> **Exercise brief**: Of the material below, the lines to be retyped are those from the line containing "control_screw_1();" through the line containing "bpy.context.scene.collection.objects.link(rigid_bodies[body])", inclusive; reproduce them exactly.

> **Material**:
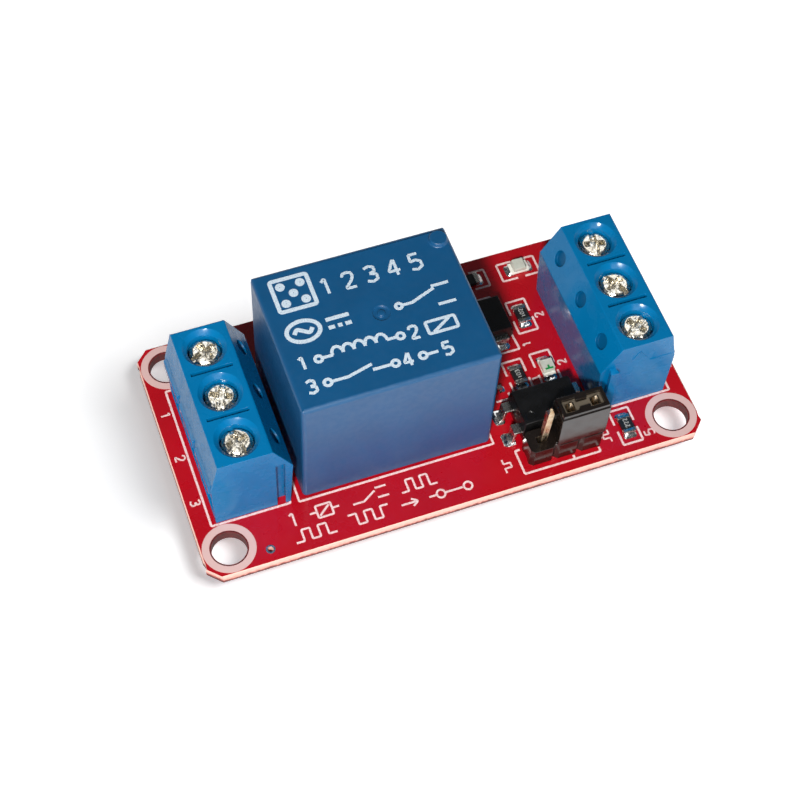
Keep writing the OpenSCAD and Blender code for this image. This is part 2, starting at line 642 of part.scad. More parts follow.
module at_chip(p) translate([p[0], p[1], board_t]) rotate(p[2]) children();

// A chip resistor: the glazed body between two plated ends.
module chip() {
    box_at([-chip_l / 2 + chip_cap, -chip_w / 2 + 0.02, seat + 0.03], [chip_l - 2 * chip_cap, chip_w - 0.04, chip_h - 0.06]);
    for (x = [-1, 1])
        translate([x * (chip_l / 2 - chip_cap / 2), 0, seat + chip_h / 2]) cube([chip_cap + 2 * eps, chip_w, chip_h], center = true);
}
module resistor_1() color("#1b1b1d") at_chip(resistor_at[0]) chip();
module resistor_2() color("#1b1b1d") at_chip(resistor_at[1]) chip();
module resistor_3() color("#1b1b1d") at_chip(resistor_at[2]) chip();
module resistor_4() color("#1b1b1d") at_chip(resistor_at[3]) chip();

module led_base() box_at([-chip_l / 2, -chip_w / 2, seat], [chip_l, chip_w, led_h]);
module led_lens() translate([0, 0, seat + led_h]) along_y(chip_w)
    polygon([[-0.7, 0], [0.7, 0], [0.58, lens_h], [-0.58, lens_h]]);
module led_1_base() color("#e9e6da") at_chip(led_at[0]) led_base();
module led_1_lens() color("#f4f3e6") at_chip(led_at[0]) led_lens();
module led_2_base() color("#e9e6da") at_chip(led_at[1]) led_base();
module led_2_lens() color("#f4f3e6") at_chip(led_at[1]) led_lens();

module diode_lead_set() for (x = [0, 180]) rotate(x)
    along_y(1.5) polygon([[sma_l / 2 - 0.3, 1], [sma_l / 2 + 0.25, 1], [sma_l / 2 + 0.25, 0.25], [sma_l / 2 - 0.9, 0.25],
                          [sma_l / 2 - 0.9, seat], [sma_span / 2, seat], [sma_span / 2, 1.2], [sma_l / 2 - 0.3, 1.2]]);
module at_diode() translate([diode_at[0], diode_at[1], board_t]) rotate(90) children();
module diode_body() color("#202022") at_diode() difference() {
    translate([0, 0, 0.1]) moulded(sma_l, sma_w, sma_h, 0.15);
    diode_lead_set();
}
module diode_leads() color("silver") at_diode() diode_lead_set();

module transistor_lead_set() {
    for (y = [-0.95, 0.95]) translate([0, y, 0]) gull_lead(sot_w / 2, sot_span / 2, 0.1 + sot_h / 2, 0.42, 0.15);
    rotate(180) gull_lead(sot_w / 2, sot_span / 2, 0.1 + sot_h / 2, 0.42, 0.15);
}
module at_transistor() translate([transistor_at[0], transistor_at[1], board_t]) children();
module transistor_body() color("#202022") at_transistor() difference() {
    translate([0, 0, 0.1]) moulded(sot_w, sot_l, sot_h, 0.08);
    transistor_lead_set();
}
module transistor_leads() color("silver") at_transistor() transistor_lead_set();

// Solder under and against the end of a surface part: a plate with a fillet up the end face.
module solder_foot(tip, inside, out, rise, w) along_y(w)
    polygon([[tip - inside, 0], [tip + out, 0], [tip + out, 0.03], [tip, rise], [tip, seat], [tip - inside, seat]]);

module surface_solder() color("silver") {
    for (p = concat(resistor_at, led_at)) at_chip(p) for (a = [0, 180]) rotate(a)
        solder_foot(chip_l / 2, chip_cap, pad_out, 0.38, chip_w + 0.1);
    translate([opto_at[0], opto_at[1], board_t]) for (a = [0, 180], y = [-1, 1]) rotate(a)
        translate([0, y * pin_pitch / 2, 0]) solder_foot(opto_span / 2, 0.7, pad_out, lead_t, 1.5);
    at_diode() for (a = [0, 180]) rotate(a) solder_foot(sma_span / 2, 1, 0.5, 0.9, 1.7);
    at_transistor() {
        for (y = [-0.95, 0.95]) translate([0, y, 0]) solder_foot(sot_span / 2, 0.25, 0.35, 0.15, 0.7);
        rotate(180) solder_foot(sot_span / 2, 0.25, 0.35, 0.15, 0.7);
    }
}

board();
through_hole_solder();
surface_solder();
relay_case();
relay_base();
relay_bobbin();
relay_winding();
relay_core();
relay_yoke();
relay_armature();
relay_contact_blade();
relay_moving_contact();
relay_normally_closed_contact();
relay_normally_open_contact();
relay_common_pin();
relay_coil_pin_front();
relay_coil_pin_back();
load_terminal_housing();
load_screw_1();
load_screw_2();
load_screw_3();
load_clamp_1();
load_clamp_2();
load_clamp_3();
load_contact_1();
load_contact_2();
load_contact_3();
control_terminal_housing();
control_screw_1();
control_screw_2();
control_screw_3();
control_clamp_1();
control_clamp_2();
control_clamp_3();
control_contact_1();
control_contact_2();
control_contact_3();
header_strip();
header_pin_1();
header_pin_2();
header_pin_3();
jumper_cap_shell();
jumper_cap_clip();
optocoupler_body();
optocoupler_leads();
diode_body();
diode_leads();
transistor_body();
transistor_leads();
resistor_1();
resistor_2();
resistor_3();
resistor_4();
led_1_base();
led_1_lens();
led_2_base();
led_2_lens();
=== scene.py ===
# %% [markdown]
# # Dressing a relay module board
# The solids of this circuit board come from the CAD frame: they have the right sizes and places, but they are bare.
# Here each visible piece gets the small rounding, the print, the solder and the finish that the real board has. All
# lengths are in metres in Blender, so a value in millimetres is multiplied by `MM`.

# %% Load the frame
import json
import math

import bmesh
import bpy
from mathutils import Matrix, Vector, noise

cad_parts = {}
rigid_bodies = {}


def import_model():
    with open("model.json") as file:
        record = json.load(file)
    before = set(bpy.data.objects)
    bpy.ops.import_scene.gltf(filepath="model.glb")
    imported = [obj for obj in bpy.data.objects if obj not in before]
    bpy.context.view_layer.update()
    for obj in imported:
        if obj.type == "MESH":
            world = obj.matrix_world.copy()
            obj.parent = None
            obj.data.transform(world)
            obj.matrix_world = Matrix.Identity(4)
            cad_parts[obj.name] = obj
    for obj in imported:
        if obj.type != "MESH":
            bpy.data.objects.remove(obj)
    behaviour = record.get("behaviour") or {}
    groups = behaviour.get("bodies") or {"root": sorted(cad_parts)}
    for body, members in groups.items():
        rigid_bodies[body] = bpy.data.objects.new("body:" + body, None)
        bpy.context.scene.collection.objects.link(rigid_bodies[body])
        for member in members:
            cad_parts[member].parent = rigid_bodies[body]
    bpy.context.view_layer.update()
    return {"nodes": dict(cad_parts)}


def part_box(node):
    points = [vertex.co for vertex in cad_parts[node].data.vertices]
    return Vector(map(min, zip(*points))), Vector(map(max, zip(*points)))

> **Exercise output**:
control_screw_1();
control_screw_2();
control_screw_3();
control_clamp_1();
control_clamp_2();
control_clamp_3();
control_contact_1();
control_contact_2();
control_contact_3();
header_strip();
header_pin_1();
header_pin_2();
header_pin_3();
jumper_cap_shell();
jumper_cap_clip();
optocoupler_body();
optocoupler_leads();
diode_body();
diode_leads();
transistor_body();
transistor_leads();
resistor_1();
resistor_2();
resistor_3();
resistor_4();
led_1_base();
led_1_lens();
led_2_base();
led_2_lens();
=== scene.py ===
# %% [markdown]
# # Dressing a relay module board
# The solids of this circuit board come from the CAD frame: they have the right sizes and places, but they are bare.
# Here each visible piece gets the small rounding, the print, the solder and the finish that the real board has. All
# lengths are in metres in Blender, so a value in millimetres is multiplied by `MM`.

# %% Load the frame
import json
import math

import bmesh
import bpy
from mathutils import Matrix, Vector, noise

cad_parts = {}
rigid_bodies = {}


def import_model():
    with open("model.json") as file:
        record = json.load(file)
    before = set(bpy.data.objects)
    bpy.ops.import_scene.gltf(filepath="model.glb")
    imported = [obj for obj in bpy.data.objects if obj not in before]
    bpy.context.view_layer.update()
    for obj in imported:
        if obj.type == "MESH":
            world = obj.matrix_world.copy()
            obj.parent = None
            obj.data.transform(world)
            obj.matrix_world = Matrix.Identity(4)
            cad_parts[obj.name] = obj
    for obj in imported:
        if obj.type != "MESH":
            bpy.data.objects.remove(obj)
    behaviour = record.get("behaviour") or {}
    groups = behaviour.get("bodies") or {"root": sorted(cad_parts)}
    for body, members in groups.items():
        rigid_bodies[body] = bpy.data.objects.new("body:" + body, None)
        bpy.context.scene.collection.objects.link(rigid_bodies[body])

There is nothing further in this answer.